• _Goal of the exercise_: Identify each line containing the word "context" and copy it.

• _Data block_:
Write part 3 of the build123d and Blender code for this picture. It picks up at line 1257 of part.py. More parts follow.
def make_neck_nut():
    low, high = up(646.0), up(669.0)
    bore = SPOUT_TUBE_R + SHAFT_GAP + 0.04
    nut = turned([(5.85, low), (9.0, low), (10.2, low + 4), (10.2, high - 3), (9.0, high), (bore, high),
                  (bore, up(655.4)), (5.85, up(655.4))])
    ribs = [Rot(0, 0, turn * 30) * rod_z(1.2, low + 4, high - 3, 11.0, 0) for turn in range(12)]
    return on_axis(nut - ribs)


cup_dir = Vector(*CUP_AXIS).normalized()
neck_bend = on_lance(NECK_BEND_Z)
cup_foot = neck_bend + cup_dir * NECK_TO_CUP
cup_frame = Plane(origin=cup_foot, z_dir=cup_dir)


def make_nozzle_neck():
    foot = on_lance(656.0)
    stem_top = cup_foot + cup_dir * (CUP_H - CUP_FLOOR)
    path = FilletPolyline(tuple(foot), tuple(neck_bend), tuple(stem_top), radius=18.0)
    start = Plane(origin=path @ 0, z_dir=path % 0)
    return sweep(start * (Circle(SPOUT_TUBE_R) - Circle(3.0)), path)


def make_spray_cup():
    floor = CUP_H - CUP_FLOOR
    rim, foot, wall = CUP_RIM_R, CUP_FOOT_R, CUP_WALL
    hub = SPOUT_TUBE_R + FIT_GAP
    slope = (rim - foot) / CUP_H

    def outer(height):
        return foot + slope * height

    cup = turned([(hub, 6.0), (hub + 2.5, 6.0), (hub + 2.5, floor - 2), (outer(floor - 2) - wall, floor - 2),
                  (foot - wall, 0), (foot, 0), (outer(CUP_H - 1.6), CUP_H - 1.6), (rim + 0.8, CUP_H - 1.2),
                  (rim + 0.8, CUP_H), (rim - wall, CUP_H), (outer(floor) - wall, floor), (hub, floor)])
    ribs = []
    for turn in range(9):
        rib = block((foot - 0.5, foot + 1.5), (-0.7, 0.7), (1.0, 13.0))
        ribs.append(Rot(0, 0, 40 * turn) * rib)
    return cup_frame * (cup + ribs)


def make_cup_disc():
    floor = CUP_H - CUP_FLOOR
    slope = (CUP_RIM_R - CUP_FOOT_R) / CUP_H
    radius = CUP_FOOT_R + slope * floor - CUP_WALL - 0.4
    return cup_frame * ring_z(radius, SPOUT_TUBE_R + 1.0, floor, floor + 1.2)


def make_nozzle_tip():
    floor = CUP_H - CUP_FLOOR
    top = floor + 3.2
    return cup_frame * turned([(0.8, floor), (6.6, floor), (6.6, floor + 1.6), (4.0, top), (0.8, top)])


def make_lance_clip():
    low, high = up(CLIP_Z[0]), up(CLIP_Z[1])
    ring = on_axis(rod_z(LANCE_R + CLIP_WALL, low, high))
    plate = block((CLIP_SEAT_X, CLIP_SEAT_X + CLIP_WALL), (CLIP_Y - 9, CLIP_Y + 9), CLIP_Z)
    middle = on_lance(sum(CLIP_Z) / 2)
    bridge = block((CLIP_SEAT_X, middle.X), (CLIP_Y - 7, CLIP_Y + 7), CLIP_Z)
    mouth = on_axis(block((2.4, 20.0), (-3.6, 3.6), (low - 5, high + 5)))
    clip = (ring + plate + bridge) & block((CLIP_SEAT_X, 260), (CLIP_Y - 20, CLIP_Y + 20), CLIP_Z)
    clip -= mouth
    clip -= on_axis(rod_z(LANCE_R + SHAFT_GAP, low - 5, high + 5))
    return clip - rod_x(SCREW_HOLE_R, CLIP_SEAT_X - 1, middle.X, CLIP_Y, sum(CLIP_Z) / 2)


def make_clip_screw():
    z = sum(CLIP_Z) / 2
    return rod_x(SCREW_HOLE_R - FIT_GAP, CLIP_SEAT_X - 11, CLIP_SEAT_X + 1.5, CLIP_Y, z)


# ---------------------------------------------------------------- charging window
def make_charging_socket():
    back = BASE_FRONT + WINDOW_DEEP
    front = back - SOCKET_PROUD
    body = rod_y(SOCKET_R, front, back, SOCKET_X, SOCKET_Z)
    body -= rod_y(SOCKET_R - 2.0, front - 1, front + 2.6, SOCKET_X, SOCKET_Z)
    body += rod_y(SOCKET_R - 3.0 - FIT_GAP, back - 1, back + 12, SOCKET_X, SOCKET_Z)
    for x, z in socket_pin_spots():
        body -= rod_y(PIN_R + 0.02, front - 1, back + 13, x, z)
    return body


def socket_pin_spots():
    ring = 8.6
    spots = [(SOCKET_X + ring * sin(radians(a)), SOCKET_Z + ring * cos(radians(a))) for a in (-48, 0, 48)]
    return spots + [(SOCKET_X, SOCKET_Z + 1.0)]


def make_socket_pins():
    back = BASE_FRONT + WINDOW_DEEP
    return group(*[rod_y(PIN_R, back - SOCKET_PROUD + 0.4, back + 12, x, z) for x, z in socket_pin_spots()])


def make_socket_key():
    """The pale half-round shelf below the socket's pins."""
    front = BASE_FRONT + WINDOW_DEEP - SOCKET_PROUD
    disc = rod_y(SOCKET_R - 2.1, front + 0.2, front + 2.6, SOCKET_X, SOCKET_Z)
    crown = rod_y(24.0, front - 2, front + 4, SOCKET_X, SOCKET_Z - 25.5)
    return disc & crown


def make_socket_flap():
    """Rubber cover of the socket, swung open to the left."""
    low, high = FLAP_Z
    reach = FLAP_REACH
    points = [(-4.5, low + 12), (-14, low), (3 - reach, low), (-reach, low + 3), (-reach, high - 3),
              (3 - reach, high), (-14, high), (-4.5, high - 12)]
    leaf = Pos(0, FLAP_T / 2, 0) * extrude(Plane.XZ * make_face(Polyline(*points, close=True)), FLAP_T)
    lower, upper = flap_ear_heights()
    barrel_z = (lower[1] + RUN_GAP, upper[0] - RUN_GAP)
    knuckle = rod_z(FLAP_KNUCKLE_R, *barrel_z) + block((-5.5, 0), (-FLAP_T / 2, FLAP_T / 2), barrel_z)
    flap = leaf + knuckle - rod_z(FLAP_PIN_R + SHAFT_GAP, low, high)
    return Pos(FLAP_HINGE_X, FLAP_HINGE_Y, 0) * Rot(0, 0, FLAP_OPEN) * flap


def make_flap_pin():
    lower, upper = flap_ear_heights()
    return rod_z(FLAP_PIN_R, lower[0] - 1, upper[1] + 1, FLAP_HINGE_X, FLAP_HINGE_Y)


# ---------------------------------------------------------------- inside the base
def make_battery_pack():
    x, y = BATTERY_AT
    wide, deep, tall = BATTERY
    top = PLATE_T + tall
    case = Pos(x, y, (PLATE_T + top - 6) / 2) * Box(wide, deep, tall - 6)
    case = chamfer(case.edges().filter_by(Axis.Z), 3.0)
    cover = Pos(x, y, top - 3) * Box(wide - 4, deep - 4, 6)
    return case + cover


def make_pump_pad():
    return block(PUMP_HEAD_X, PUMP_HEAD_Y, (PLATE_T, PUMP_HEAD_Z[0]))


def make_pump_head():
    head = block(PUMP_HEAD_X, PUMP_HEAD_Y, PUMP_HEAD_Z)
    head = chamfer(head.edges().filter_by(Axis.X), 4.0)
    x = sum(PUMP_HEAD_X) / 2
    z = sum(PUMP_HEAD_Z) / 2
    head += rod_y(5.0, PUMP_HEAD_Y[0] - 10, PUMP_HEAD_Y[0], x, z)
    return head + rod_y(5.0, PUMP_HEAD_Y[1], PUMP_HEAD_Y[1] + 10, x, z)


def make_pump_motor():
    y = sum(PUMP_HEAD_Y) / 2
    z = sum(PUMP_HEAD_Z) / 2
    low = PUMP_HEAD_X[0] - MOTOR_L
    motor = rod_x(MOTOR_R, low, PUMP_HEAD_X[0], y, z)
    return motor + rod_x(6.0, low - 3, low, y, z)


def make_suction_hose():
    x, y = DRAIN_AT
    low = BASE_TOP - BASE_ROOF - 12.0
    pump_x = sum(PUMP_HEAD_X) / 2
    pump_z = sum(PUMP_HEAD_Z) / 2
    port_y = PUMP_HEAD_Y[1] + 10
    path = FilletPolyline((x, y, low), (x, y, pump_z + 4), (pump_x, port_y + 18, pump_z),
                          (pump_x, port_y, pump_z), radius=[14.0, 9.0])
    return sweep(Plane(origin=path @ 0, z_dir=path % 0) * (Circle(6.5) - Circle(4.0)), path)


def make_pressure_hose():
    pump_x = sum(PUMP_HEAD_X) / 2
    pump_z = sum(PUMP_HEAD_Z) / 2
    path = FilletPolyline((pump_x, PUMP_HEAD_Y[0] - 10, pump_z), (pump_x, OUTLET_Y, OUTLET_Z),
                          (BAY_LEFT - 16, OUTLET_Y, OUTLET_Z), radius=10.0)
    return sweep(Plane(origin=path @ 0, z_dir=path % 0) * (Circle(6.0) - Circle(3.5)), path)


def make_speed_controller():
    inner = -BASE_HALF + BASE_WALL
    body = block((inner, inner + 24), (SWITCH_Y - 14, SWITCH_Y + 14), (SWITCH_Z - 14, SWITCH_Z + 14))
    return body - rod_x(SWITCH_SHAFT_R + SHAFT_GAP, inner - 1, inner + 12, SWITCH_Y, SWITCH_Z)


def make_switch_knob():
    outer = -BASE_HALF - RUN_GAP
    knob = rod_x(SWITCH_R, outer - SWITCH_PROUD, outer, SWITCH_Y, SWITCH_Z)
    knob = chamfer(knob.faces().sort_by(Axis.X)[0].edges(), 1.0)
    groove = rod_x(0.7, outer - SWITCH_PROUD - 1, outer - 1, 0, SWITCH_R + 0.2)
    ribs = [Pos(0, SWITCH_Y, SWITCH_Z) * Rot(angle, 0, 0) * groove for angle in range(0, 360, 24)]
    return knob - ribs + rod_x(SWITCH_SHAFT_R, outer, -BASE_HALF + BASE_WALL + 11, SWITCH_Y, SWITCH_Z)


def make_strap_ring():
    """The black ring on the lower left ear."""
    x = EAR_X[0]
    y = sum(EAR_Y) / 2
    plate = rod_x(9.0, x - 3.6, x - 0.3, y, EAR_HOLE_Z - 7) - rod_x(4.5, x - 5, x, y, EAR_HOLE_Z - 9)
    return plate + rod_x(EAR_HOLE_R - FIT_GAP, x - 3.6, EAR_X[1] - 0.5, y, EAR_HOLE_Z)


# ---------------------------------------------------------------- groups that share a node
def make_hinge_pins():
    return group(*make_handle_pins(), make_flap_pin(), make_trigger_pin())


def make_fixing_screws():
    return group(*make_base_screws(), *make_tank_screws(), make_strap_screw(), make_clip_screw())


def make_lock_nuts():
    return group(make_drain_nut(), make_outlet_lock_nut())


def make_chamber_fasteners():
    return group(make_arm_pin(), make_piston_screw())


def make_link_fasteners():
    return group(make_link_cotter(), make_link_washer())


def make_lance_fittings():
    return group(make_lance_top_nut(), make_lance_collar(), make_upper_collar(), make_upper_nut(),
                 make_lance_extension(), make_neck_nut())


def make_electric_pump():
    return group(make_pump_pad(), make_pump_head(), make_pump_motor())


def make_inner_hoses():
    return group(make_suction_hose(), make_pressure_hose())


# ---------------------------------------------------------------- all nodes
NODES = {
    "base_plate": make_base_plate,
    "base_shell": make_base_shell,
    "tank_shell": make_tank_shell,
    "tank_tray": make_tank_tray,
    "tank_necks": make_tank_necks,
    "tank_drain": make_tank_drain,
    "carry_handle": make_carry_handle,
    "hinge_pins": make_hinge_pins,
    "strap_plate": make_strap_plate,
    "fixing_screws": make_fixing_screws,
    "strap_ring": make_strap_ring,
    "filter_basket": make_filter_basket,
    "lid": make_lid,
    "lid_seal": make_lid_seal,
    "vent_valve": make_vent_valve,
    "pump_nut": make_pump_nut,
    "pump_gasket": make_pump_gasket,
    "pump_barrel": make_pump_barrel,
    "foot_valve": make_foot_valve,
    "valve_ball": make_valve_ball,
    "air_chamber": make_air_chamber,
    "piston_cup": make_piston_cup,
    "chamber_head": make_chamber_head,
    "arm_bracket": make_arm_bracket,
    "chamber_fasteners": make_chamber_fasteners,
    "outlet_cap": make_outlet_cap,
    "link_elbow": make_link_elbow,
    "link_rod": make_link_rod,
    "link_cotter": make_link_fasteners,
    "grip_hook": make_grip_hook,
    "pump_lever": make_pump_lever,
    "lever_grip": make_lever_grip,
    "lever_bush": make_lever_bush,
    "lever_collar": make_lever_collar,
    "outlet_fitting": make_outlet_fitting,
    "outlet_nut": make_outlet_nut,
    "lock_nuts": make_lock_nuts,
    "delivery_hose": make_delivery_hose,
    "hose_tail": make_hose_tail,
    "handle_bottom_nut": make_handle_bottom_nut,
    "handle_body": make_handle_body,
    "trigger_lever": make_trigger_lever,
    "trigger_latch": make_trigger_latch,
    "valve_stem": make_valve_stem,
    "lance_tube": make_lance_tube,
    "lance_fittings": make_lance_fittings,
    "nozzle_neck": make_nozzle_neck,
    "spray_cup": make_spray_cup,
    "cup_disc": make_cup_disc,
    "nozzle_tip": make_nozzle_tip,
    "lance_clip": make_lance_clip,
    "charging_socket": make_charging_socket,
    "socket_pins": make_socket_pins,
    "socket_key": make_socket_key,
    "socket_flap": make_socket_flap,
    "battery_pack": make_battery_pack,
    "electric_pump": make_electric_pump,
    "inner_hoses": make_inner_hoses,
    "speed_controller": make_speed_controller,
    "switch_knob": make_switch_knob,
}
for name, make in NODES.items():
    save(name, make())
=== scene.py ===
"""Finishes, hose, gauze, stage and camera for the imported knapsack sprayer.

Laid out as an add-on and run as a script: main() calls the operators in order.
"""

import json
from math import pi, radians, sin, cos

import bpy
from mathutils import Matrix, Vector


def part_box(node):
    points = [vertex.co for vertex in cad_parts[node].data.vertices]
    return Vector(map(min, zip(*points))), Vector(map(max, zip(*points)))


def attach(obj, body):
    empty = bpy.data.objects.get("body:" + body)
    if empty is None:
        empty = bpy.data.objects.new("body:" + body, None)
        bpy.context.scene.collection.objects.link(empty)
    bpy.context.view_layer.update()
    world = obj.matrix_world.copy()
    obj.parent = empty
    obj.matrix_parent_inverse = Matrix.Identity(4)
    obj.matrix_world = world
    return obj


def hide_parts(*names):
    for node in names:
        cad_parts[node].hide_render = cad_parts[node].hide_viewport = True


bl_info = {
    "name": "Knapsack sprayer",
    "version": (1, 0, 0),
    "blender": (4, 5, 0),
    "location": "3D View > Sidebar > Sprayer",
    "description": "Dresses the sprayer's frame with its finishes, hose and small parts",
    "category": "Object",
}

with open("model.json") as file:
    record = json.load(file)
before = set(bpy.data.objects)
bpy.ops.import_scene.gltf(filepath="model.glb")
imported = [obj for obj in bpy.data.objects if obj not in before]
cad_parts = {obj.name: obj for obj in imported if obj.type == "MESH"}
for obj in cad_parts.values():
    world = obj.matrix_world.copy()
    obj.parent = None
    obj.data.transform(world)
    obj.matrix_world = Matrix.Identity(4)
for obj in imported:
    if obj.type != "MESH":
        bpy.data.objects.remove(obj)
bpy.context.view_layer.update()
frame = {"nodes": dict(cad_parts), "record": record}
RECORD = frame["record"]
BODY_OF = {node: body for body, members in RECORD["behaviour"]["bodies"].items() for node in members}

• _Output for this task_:
        bpy.context.scene.collection.objects.link(empty)
    bpy.context.view_layer.update()
bpy.context.view_layer.update()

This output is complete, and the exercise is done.